Saying it works fine if you ignore errors and avoid edge cases is just a clever rephrashing of it worked on my machine.

Plus Emojis are Unicode U+1F600 and above, so even in Western language you are bound to find such "exceptions" .

nvm0n2 · 2023-10-19T19:07:55

In practice you often do because it's common to parse text that has "special" characters which are always ASCII. Think CSV, XML, JSON, source code, that sort of thing. These formats may have non-ASCII characters in them in places, but it's still a very common task to work with indexes into the string and the "character" at that index, which works fine because in practice that character is known to always be a single code unit.

Ygg2 · 2023-10-20T12:26:38

I've found in that case it's much easier to just operate on raw bytes, then transform those into UTF characters. It works trivially for UTF8 and needs some massaging for UTF16 and UTF32 because BE/LE.

hyperpape · 2023-10-19T15:37:09

You’re correct about algorithms that do “human” things with text, but you need to think of more examples.

That’s how you write hashing algorithms, checksums, and certain trivial parsers.[0]

But most importantly, right or wrong, this code is out there, running today, god knows where, and you do not slow it down from O(n) to O(n^2).

samus · 2023-10-19T20:14:39

Is such code really going to be ported to WASM though? And does it really matter for the string lengths that a typical web application has to process? WASM really doesn't have to worry about legacy that much.

SAI_Peregrinus · 2023-10-19T18:20:57

Hashing algorithms and checksums work on bytes, not characters.

hyperpape · 2023-10-19T18:44:06

Here is the JDK 7 String#hashCode(), which operates on characters: https://github.com/openjdk-mirror/jdk7u-jdk/blob/f4d80957e89....
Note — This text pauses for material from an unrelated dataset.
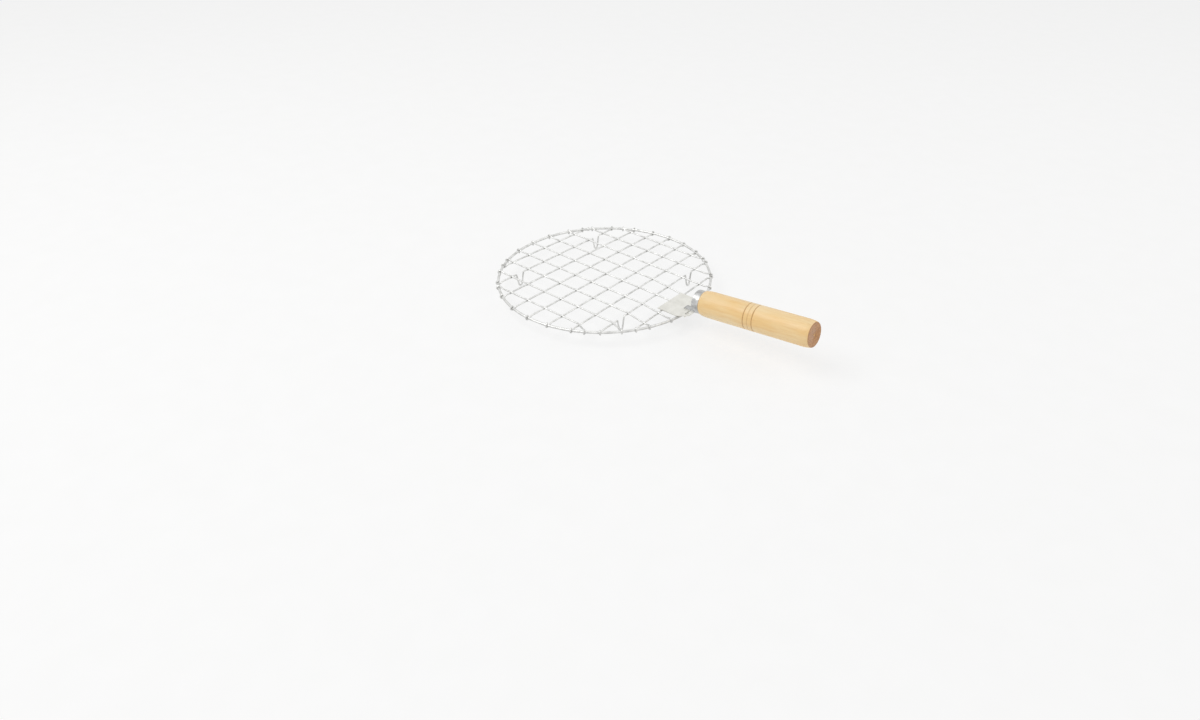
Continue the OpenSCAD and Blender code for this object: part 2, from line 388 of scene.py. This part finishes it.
# Turned pale hardwood under clear lacquer: fine grain along the handle, darker end grain,
# and a darker colour along each groove
wood = {
    "light": "#FFE6B6", "warm": "#FBD493", "vein": "#EBB976", "endLight": "#DDA56B", "endDark": "#AD7440",
    # the joint colour is painted shadow: the dark line standing in for the shade in the gap between ferrule and
    # wood
    "groove": "#B07F4B", "joint": "#6E4A2C",
    "ring": 2.6, "wobble": 3.0, "figure": 1.4, "pore": 0.45,
    "pith": (4.0, -19.0), "grooveStrength": (0.6, 0.3, 0.6),
}


def makeWood():
    material, tree = newMaterial("lacqueredTurnedHardwood")
    place = addNode(tree, "ShaderNodeTexCoord").outputs["Object"]
    axial = addNode(tree, "ShaderNodeMapping",
                    {"Vector": place, "Location": axisStart, "Rotation": (0, -tilt, 0)},
                    vector_type="TEXTURE").outputs[0]
    along = addNode(tree, "ShaderNodeSeparateXYZ", {0: axial}).outputs[0]

    def math2(kind, a, b=0.0):
        return addNode(tree, "ShaderNodeMath", {0: a, 1: b}, operation=kind).outputs[0]

    def ramp(value, low, high, toLow=0.0, toHigh=1.0):
        return addNode(tree, "ShaderNodeMapRange",
                       {"Value": value, "From Min": low, "From Max": high,
                        "To Min": toLow, "To Max": toHigh}).outputs[0]

    def stretchedNoise(size, stretch, detail):
        vector = addNode(tree, "ShaderNodeVectorMath", {0: axial, 1: (1 / stretch, 1, 1)},
                         operation="MULTIPLY").outputs[0]
        return addNode(tree, "ShaderNodeTexNoise",
                       {"Vector": vector, "Scale": 1 / (size * mm), "Detail": detail}).outputs["Fac"]

    figure = stretchedNoise(wood["figure"], 14, 5.0)
    pores = stretchedNoise(wood["pore"], 22, 2.0)
    broad = stretchedNoise(12.0, 4, 2.0)
    # growth rings round a pith that lies below the handle, so long stripes show along its side
    offset = addNode(tree, "ShaderNodeVectorMath",
                     {0: axial, 1: (0, wood["pith"][0] * mm, wood["pith"][1] * mm)},
                     operation="SUBTRACT").outputs[0]
    flat = addNode(tree, "ShaderNodeVectorMath", {0: offset, 1: (0.06, 1, 1)}, operation="MULTIPLY").outputs[0]
    distance = addNode(tree, "ShaderNodeVectorMath", {0: flat}, operation="LENGTH").outputs["Value"]
    wobbled = math2("ADD", distance, math2("MULTIPLY", broad, wood["wobble"] * mm))
    rings = ramp(math2("SINE", math2("MULTIPLY", wobbled, 2 * math.pi / (wood["ring"] * mm))), -1, 1)

    def mixed(factor, first, second):
        return addNode(tree, "ShaderNodeMixRGB",
                       {"Fac": factor, "Color1": first, "Color2": second}).outputs[0]

    base = mixed(ramp(broad, 0.35, 0.65), linear(wood["light"]), linear(wood["warm"]))
    base = mixed(math2("MULTIPLY", rings, 0.16), base, linear(wood["vein"]))
    base = mixed(ramp(figure, 0.52, 0.8, 0, 0.5), base, linear(wood["vein"]))
    base = mixed(ramp(pores, 0.6, 0.78, 0, 0.22), base, linear(wood["endDark"]))
    for at, strength in zip(h["grooves"], wood["grooveStrength"]):
        away = math2("ABSOLUTE", math2("SUBTRACT", along, (h["ferruleDepth"] + at) * mm))
        base = mixed(ramp(away, 0.2 * mm, h["grooveHalf"] * mm, strength, 0), base, linear(wood["groove"]))
    # painted shadow: a dark brown band on the wood just behind the ferrule, where the gap between wood and
    # ferrule lies in shade
    joint = ramp(along, (h["ferruleDepth"] + 0.35) * mm, (h["ferruleDepth"] + 0.9) * mm, 0.85, 0)
    base = mixed(joint, base, linear(wood["joint"]))
    mottle = stretchedNoise(0.9, 1, 4.0)
    endGrain = mixed(ramp(mottle, 0.35, 0.65), linear(wood["endLight"]), linear(wood["endDark"]))
    endGrain = mixed(math2("MULTIPLY", rings, 0.4), endGrain, linear(wood["endDark"]))
    base = mixed(ramp(along, (buttAt - 0.35) * mm, (buttAt - 0.05) * mm), base, endGrain)
    bump = addNode(tree, "ShaderNodeBump", {"Height": pores, "Strength": 0.35, "Distance": 0.03 * mm})
    shader = addNode(tree, "ShaderNodeBsdfPrincipled",
                     {"Base Color": base, "Roughness": ramp(figure, 0.3, 0.7, 0.42, 0.55),
                      "Normal": bump.outputs[0], "Coat Weight": 0.35, "Coat Roughness": 0.22})
    finishMaterial(tree, shader)
    return material


turnedHandle = lathe("turnedHandle", handleOutline(), h["segments"])
turnedHandle.data.materials.append(makeWood())
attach(turnedHandle, "root")
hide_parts("handle")
print("handle made")

finishes = {"hoop": "drawnZincedWire", "bracket": "tinnedSheet", "ferrule": "pressedSheet", "nail": "nailWire"}
for name, finish in finishes.items():
    node = nodes[name]
    if not node.material_slots:
        node.data.materials.append(steelOf[finish])
    for place in node.material_slots:
        place.material = steelOf[finish]
print("metal finishes set")

# A plain studio: white floor, white surroundings, two soft lamps
studio = {
    "floorHalf": 6.0, "floorTint": "#F4F4F2", "floorGlow": 0.72, "surroundings": 0.52,
    "lamps": (("keyLamp", (-0.55, -0.75, 1.35), 1.1, 9.0), ("fillLamp", (0.95, 0.65, 1.2), 1.3, 3.5)),
}


def seenDirectly(tree):
    path = addNode(tree, "ShaderNodeLightPath").outputs
    either = addNode(tree, "ShaderNodeMath", {0: path["Is Camera Ray"], 1: path["Is Glossy Ray"]},
                     operation="MAXIMUM").outputs[0]
    return addNode(tree, "ShaderNodeMath", {0: either, 1: path["Is Transmission Ray"]},
                   operation="MAXIMUM").outputs[0]


def makeFloor():
    half = studio["floorHalf"]
    mesh = bpy.data.meshes.new("studioFloor")
    mesh.from_pydata([(-half, -half, 0), (half, -half, 0), (half, half, 0), (-half, half, 0)], [], [(0, 1, 2, 3)])
    floor = bpy.data.objects.new("studioFloor", mesh)
    bpy.context.scene.collection.objects.link(floor)
    material, tree = newMaterial("studioPaper")
    place = addNode(tree, "ShaderNodeTexCoord").outputs["Object"]
    fibre = addNode(tree, "ShaderNodeTexNoise", {"Vector": place, "Scale": 40.0, "Detail": 3.0})
    tint = addNode(tree, "ShaderNodeMixRGB", {"Fac": fibre.outputs["Fac"], "Color1": linear(studio["floorTint"]),
                                              "Color2": (1, 1, 1, 1)})
    paper = addNode(tree, "ShaderNodeBsdfDiffuse", {"Color": tint.outputs[0]})
    glow = addNode(tree, "ShaderNodeEmission", {"Color": (1, 1, 1, 1), "Strength": 1.0})
    share = addNode(tree, "ShaderNodeMath", {0: seenDirectly(tree), 1: studio["floorGlow"]},
                    operation="MULTIPLY")
    both = addNode(tree, "ShaderNodeMixShader", {0: share.outputs[0], 1: paper.outputs[0], 2: glow.outputs[0]})
    finishMaterial(tree, both)
    mesh.materials.append(material)


def makeSurroundings():
    world = bpy.data.worlds.new("studioAir")
    bpy.context.scene.world = world
    world.use_nodes = True
    tree = world.node_tree
    tree.nodes.clear()
    level = addNode(tree, "ShaderNodeMapRange",
                    {"Value": seenDirectly(tree), "To Min": studio["surroundings"], "To Max": 1.0})
    air = addNode(tree, "ShaderNodeBackground", {"Color": (1, 1, 1, 1), "Strength": level.outputs[0]})
    addNode(tree, "ShaderNodeOutputWorld", {"Surface": air.outputs[0]})


def makeLamp(name, place, size, power):
    lamp = bpy.data.lights.new(name, "AREA")
    lamp.shape = "DISK"
    lamp.size = size
    lamp.energy = power
    holder = bpy.data.objects.new(name, lamp)
    holder.location = place
    holder.rotation_euler = (-Vector(place)).to_track_quat("-Z", "Y").to_euler()
    bpy.context.scene.collection.objects.link(holder)


makeFloor()
makeSurroundings()
for lampValues in studio["lamps"]:
    makeLamp(*lampValues)
print("studio made")

camera = {
    "azimuth": 36.03, "elevation": 31.25, "roll": 1.97, "distance": 815.8,   # degrees and mm
    "aim": (95.64, 8.50, 0),                                                # from the hoop's centre, mm
    "focal": 902, "opticalCentre": (691.1, 305.2), "image": (1200, 720),    # pixels
    "sensor": 36,
}


def makeCamera():
    around, height, roll = (math.radians(camera[k]) for k in ("azimuth", "elevation", "roll"))
    back = Vector((math.sin(around) * math.cos(height), -math.cos(around) * math.cos(height), math.sin(height)))
    right = Vector((math.cos(around), math.sin(around), 0))
    up = back.cross(right)
    right, up = (right * math.cos(roll) + up * math.sin(roll), up * math.cos(roll) - right * math.sin(roll))
    place = hoopCentre + Vector(camera["aim"]) * mm + back * camera["distance"] * mm
    width, tall = camera["image"]
    lens = bpy.data.cameras.new("camera")
    lens.sensor_width = camera["sensor"]
    lens.lens = camera["focal"] / width * camera["sensor"]
    lens.shift_x = 0.5 - camera["opticalCentre"][0] / width
    lens.shift_y = (camera["opticalCentre"][1] - tall / 2) / width
    lens.clip_start, lens.clip_end = 0.01, 50
    holder = bpy.data.objects.new("camera", lens)
    holder.matrix_world = Matrix.Translation(place) @ Matrix((right, up, back)).transposed().to_4x4()
    bpy.context.scene.collection.objects.link(holder)
    bpy.context.scene.camera = holder


makeCamera()
bpy.context.scene.view_settings.view_transform = "Standard"
print("camera made")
That's changed in the newer versions, because String has a `byte[]` not a `char[]`, but it was just fine. A hash algorithm can take in bytes, characters, ints, it doesn't matter.

In Java, you don't get access to the bytes that make up a string, to preserve the string's immutability. So for many operations where you might operate on bytes in a lower level language, you end up using characters (unless you're the standard library, and you can finagle access to the bytes), or alternately doing a byte copy of the entire string.

I admit, checksums using characters are a bit weird sounding, but they should also be perfectly well-defined.

samus · 2023-10-19T21:54:30

A possible optimization would be to change internal representation on-the-fly for long-ish strings as soon as random accesses are observed. Guidance from experiments would be required to tell where the right tresholds are. Also JavaScript implementations already do internal conversions between string implementations.

davexunit · 2023-10-19T12:45:29

A copy for every string passed to the DOM API, to name just one thing, will be a significant limiting factor.

alexvitkov · 2023-10-19T12:55:09

There are some Rust front-end web frameworks that presumably manipulate the DOM, and in C++/Rust to pass a string to JS you need to run a TextDecoder over your WASM memory, so it's probably not a deal breaker.

But like... if you're writing a website, just use JavaScript.

davexunit · 2023-10-19T13:05:12

C++/Rust use WASM linear memory, but this article is about reference types via WASM GC. UTF-8 data in an (array i8) or UTF-16 data in an (array i16) are opaque to the host.

alexvitkov · 2023-10-19T13:42:16

Yeah, and you still have to marshal strings at the JS/WASM boundry, same as if you used (array i8/16) over JS strings in Java.

In the case of non-managed strings, this overhead hasn't been big enough to stop people from writing fairly fast (by Web standards) frontend frameworks in Rust.

kevingadd · 2023-10-19T23:20:52

The amount of memory and CPU overhead involved in sending strings across the wasm/JS boundary to do something like put text in a textarea is a lot bigger than you might think. It's really severe.

azakai · 2023-10-20T01:49:01

> Any non-toy uses of WebAssembly are gonna be new developments.

Major uses of WebAssembly include things like Photoshop, Unity, and many other large existing codebases.